ROBERT COLQUHOUN 1914 – 1962  &  ROBERT MACBRYDE 1913 -1966

‘The Two Roberts’, both from poor working-class homes and aged 19 and 20 respectively, met at the Glasgow School of Art in 1933 and remained inseparable partners for life. They were funded to travel in Europe before the outbreak of war in 1939. MacBryde moved to London, followed later by Colquhoun, where the editor of Horizon magazine, Cyril Connolly and its backer, Peter Watson, introduced him to Graham Sutherland and younger artists in the emerging Neo-Romantic movement. This was focused on studios in Bedford Gardens, Kensington, but Europeans such as Picasso, Braque and the Polish émigré Jankel Adler also steered them to early success.

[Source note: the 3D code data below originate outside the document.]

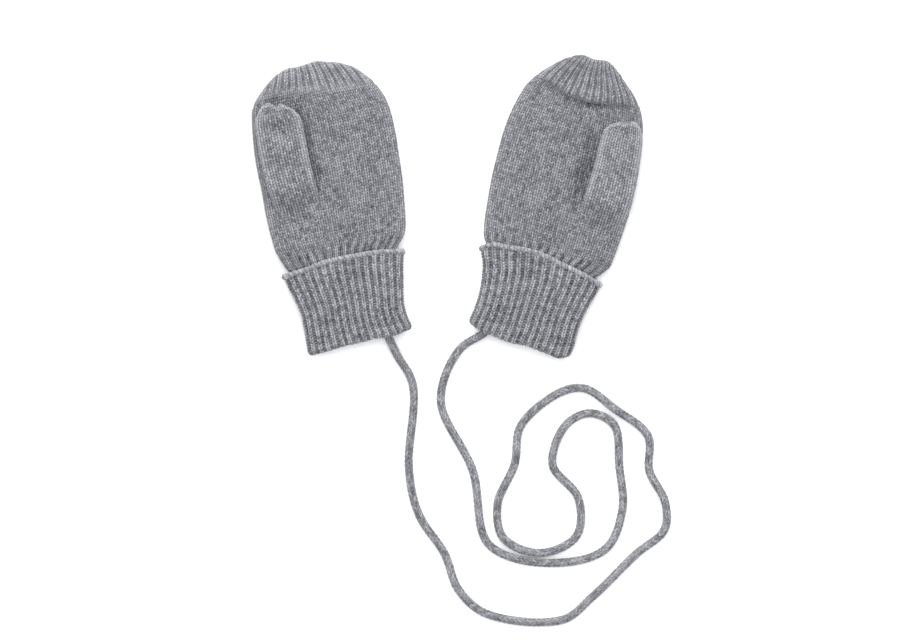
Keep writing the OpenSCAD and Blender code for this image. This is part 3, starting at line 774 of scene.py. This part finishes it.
for side in ("left", "right"):
    columns = THUMB_WALES * 8
    share = np.concatenate([np.linspace(0, 1, columns + 1), np.linspace(1, 0, columns + 1)[1:-1]])
    over = np.arange(len(share)) <= columns
    unit_x, unit_z = flat_oval(share, 11.5, 3, 3.4, 2)
    tip = eased(np.degrees(np.arcsin(np.clip(unit_x, -1, 1))), THUMB_TIP[side])
    root = THUMB_ROOT[side]
    rows = np.linspace(0, 1, 300)[:, None]
    rows = np.where(rows > 0.85, 0.85 + 0.15 * np.sin((rows - 0.85) / 0.15 * math.pi / 2), rows)
    up = root - 16 + rows * (tip - root + 16)
    mid, half = width_at(up, THUMB_OUTER[side], THUMB_INNER[side])
    across_at = mid + unit_x * half
    grown = smooth((up - root + 4) / 14)
    lifted = smooth((up - root - 1) / 13)
    palm = palm_height(side, across_at, up) - 1.9
    low = palm + 2.1 * grown
    tall = eased(up - root, [(-16, 0.3), (-10, 2.6), (-4, 4.6), (2, 5.6), (10, 6), (20, 6.1), (60, 5.8)])
    bell = (1 - np.abs(unit_x) ** 2) ** 1.6
    close = np.sqrt(1 - (1 - np.clip((tip - up) / 3.6, 0, 1)) ** 2)
    rim = np.maximum(np.exp(-((np.abs(unit_x) - 0.87) / 0.1) ** 2), np.exp(-((tip - up - 1.6) / 1.0) ** 2))
    ridge = 1.1 * rim * grown - 0.8 * np.exp(-(unit_x / 0.62) ** 2) * grown
    notch = np.exp(-((unit_x - FOLD_PLACE[side]) / 0.09) ** 2) * np.exp(-(tip - up) / THUMB_FOLD[side])
    folds = 0.35 * np.cos(unit_x * 17 + 0.5) * np.exp(-(tip - up) / 4)
    dent = THUMB_DENT[side] * np.exp(-((up - tip + 13) / 3.4) ** 2) * np.exp(-(unit_x / 0.6) ** 2)
    # The sides stand up from the palm, the top arches over them, and the underside closes the tube
    middle = 0.5 + 0.25 * grown
    top_side = middle * tall * (grown + (lifted - grown) * np.abs(unit_x) ** 4) + (1 - grown) * 0.3
    arch = tall * (unit_z * grown + bell * (1 - grown)) * 0.5 * close
    upper = low + top_side + (arch + (ridge + folds - notch - dent) * unit_z * close)
    lower = palm + (2.1 + middle * tall * (1 - unit_z * close)) * lifted
    height = np.where(over, upper, lower)
    base = lay(side, across_at, up, height)
    wale = np.broadcast_to(THUMB_WALES * share, up.shape)
    relief = loop_height(wale, up / ROW)
    # Painted light and shade: the thumb brightened overall and paler on its side ridges and tip rim, darker
    # in the fold and the dent at its tip.
    painted_light_shade = grown * over * (THUMB_PAINTED_LIGHT[side] + 0.6 * rim - 0.5 * notch - 0.3 * dent)
    thumb = knitted(side + "_thumb_knit", base, STITCH_RISE * MM * relief, wale, up / ROW, plain_wool,
                    closed=True, outward=-THUMB_SIDE[side], depth=relief, painted_light_and_shade=painted_light_shade)
    hinge = joints[side + "_thumb_lift"]
    right = np.array(hinge["axis"])
    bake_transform(thumb)
    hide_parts(side + "_thumb")


# ---- Seams and drawing-in yarn ----
# Yarn drawn twice through the last stitches closes each fingertip and each thumb. Inside the
# hand, over-and-over stitches run up the thumb's side, and picked-up stitches ring the thumb.
SEAM_STITCH = 2.9
PICKED_UP = 28


def middle_of(node):
    """Middle of a node's box."""
    return np.array([tuple(corner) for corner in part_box(node)]).mean(axis=0)


for side in ("left", "right"):
    hinge = joints[side + "_wrist_bend"]
    right = np.array(hinge["axis"])
    fingers = np.array([-right[1], right[0], 0])
    lap = np.linspace(0, 4 * math.pi, 220)[:, None]
    for name, wide, thick, body, inside in (
        ("tip_gather", 1.9, 0.55, "_hand", 4),
        ("thumb_gather", 1.2, 0.4, "_thumb", 5),
    ):
        centre = middle_of(f"{side}_{name}") - inside * MM * fingers
        loops = centre + MM * (wide * (right * np.cos(lap) + np.array([0, 0, 1]) * np.sin(lap))
                               + 0.3 * fingers * (np.cos(3.5 * lap) + lap / 6 - 1))
        yarn = plied_yarn(f"{side}_{name}_yarn", loops, thick * MM, level=False)
        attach(yarn, side + body)
        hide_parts(f"{side}_{name}")

    up = np.linspace(46, rib_start(side, np.array(1.0)) - 1, 700)
    turn = 2 * math.pi * up / SEAM_STITCH
    across = eased(up, HAND_OUTER[side]) - 3.3 + 0.45 * np.cos(turn)
    seam = plied_yarn(side + "_side_seam_yarn", lay(side, across, up, 5.1 + 0.45 * np.sin(turn)), 0.4 * MM)
    ahead = lay(side, 0.0, np.array(WRIST_BEND), 8.0)
    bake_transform(seam)
    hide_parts(side + "_side_seam")

    away = (middle_of(side + "_thumb_seam") - np.array(hinge["pos_m"])) / MM
    lap = np.linspace(0, 2 * math.pi, 420)
    ripple = 0.4 * np.cos(PICKED_UP * lap)
    across = THUMB_SIDE[side] * away @ right + (7 + ripple) * np.cos(lap)
    up = WRIST_UP + away @ fingers + (5.5 + ripple) * np.sin(lap)
    ring = lay(side, across, up, palm_height(side, across, up) - 1.7)
    picked = plied_yarn(side + "_thumb_seam_yarn", ring, 0.45 * MM)
    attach(picked, side + "_hand")
    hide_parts(side + "_thumb_seam")
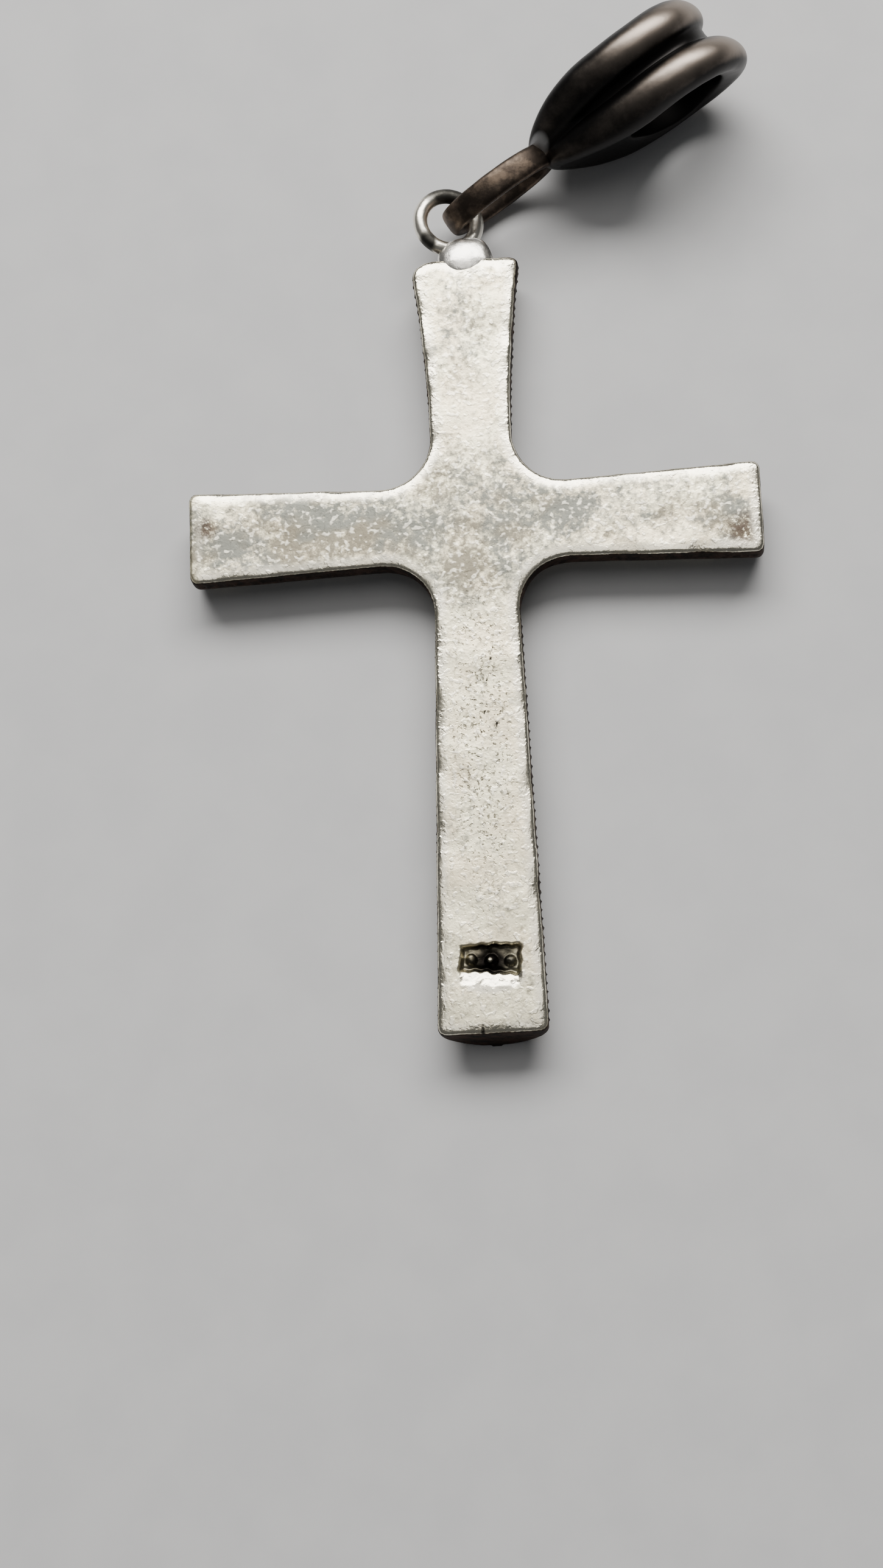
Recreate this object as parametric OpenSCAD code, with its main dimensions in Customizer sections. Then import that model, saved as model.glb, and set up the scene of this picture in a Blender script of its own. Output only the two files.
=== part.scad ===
/* [Cross outline] */
// Length of the top arm, from the crossing of the centre lines to its end
top_arm_len = 11.4; // [8:0.1:16]
// Length of the foot, from the crossing to its end
foot_len = 20.7; // [14:0.1:30]
// Length of each side arm, from the crossing to its end
side_arm_len = 11.5; // [8:0.1:16]
// Width of the top arm where it leaves the crossing
top_neck_w = 3.3; // [2.6:0.05:4]
// Width of the top arm at its flared end
top_end_w = 4.5; // [3.4:0.05:6]
// Width of the foot where it leaves the crossing
foot_neck_w = 3.4; // [2.6:0.05:4]
// Width of the foot at its flared end
foot_end_w = 4.3; // [3.4:0.05:6]
// Width of each side arm where it leaves the crossing
side_neck_w = 3.25; // [2.6:0.05:4]
// Width of each side arm at its flared end
side_end_w = 3.85; // [3.3:0.05:5]
// Radius of the four hollow inner corners
inner_corner_r = 2.1; // [1:0.05:2.6]
// How late the top arm flares: 1 is a straight taper
top_flare = 1.9; // [1:0.1:3]
// How late the foot and the side arms flare: 1 is a straight taper
long_flare = 1; // [1:0.1:3]

/* [Cross section] */
// Thickness, from the flat back to the crest of the domed front
thickness = 2.3; // [2:0.05:2.6]
// Height of the upright side wall, below the rounded back edge
wall_h = 0.45; // [0.2:0.05:0.8]
// Radius of the rounded edge between the back and the side wall
edge_r = 0.2; // [0.1:0.05:0.3]
// Share of the half width over which the front's crest is worn flat
crest_share = 0.1; // [0.05:0.01:0.2]
// Radius of the corners at the ends of the arms and the foot
end_corner_r = 0.3; // [0.15:0.05:0.6]
// Radius of the worn left corner of the top arm
worn_corner_r = 0.75; // [0.3:0.05:0.9]
// How far the front of the foot's end stands out past its back edge
foot_rake = 0.15; // [0:0.05:0.4]

/* [Stamped panel] */
// Length of the sunk panel across the foot
panel_len = 2.5; // [1.5:0.05:2.8]
// Height of the sunk panel along the foot
panel_h = 1.1; // [0.6:0.05:1.6]
// Depth of the sunk panel
panel_depth = 0.25; // [0.1:0.05:0.5]
// Distance from the foot's end to the middle of the panel
panel_from_end = 3; // [2:0.05:5]
// Slant of the panel against the foot, in degrees
panel_slant = -4; // [-10:1:10]
// Number of plain pellets that stand in the panel
pellet_count = 3; // [1:1:4]
// Diameter of each pellet
pellet_d = 0.5; // [0.3:0.05:0.6]

/* [Eye] */
// Diameter of the eye's wire
eye_wire_d = 0.6; // [0.45:0.05:0.65]
// Diameter of the eye's ring, measured to the middle of its wire
eye_ring_d = 2.36; // [2.3:0.02:2.8]
// Distance of the eye's middle to the left of the cross's centre line
eye_off = 0.6; // [0:0.05:1]
// Height of the eye's middle above the surface that the pendant lies on
eye_h = 1.8; // [1.7:0.05:2]
// Turn of the eye about the cross's long line, in degrees, left side up
eye_turn = 16; // [10:1:24]
// Distance from the end of the top arm to the middle of the wire at the eye's foot
eye_stand = 0.66; // [0.2:0.02:0.8]
// Width of the drop of solder that holds the eye
solder_w = 1.4; // [0.8:0.1:2]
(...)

Their work can be hard to tell apart. Their subjects were relatively conventional – typically still life and figures in interiors or landscape – but their edgy expressionism with acid colours and sharp angles gave them a particular place in the Neo-Romantic movement. Both became accomplished in lithography, working at the Miller’s Press near Lewes. Alcohol played a destructive role in their lives, and new fashions overtook their work. From 1950 to 1954, the writer Elizabeth Smart gave them a home at Tilty Mill near Great Dunmow, Essex.

Later, after a spell at Kersey in Suffolk, they moved to London where Colquhoun died in 1962. MacBryde, distraught, moved to Ireland and was killed in a road accident in Dublin in 1966.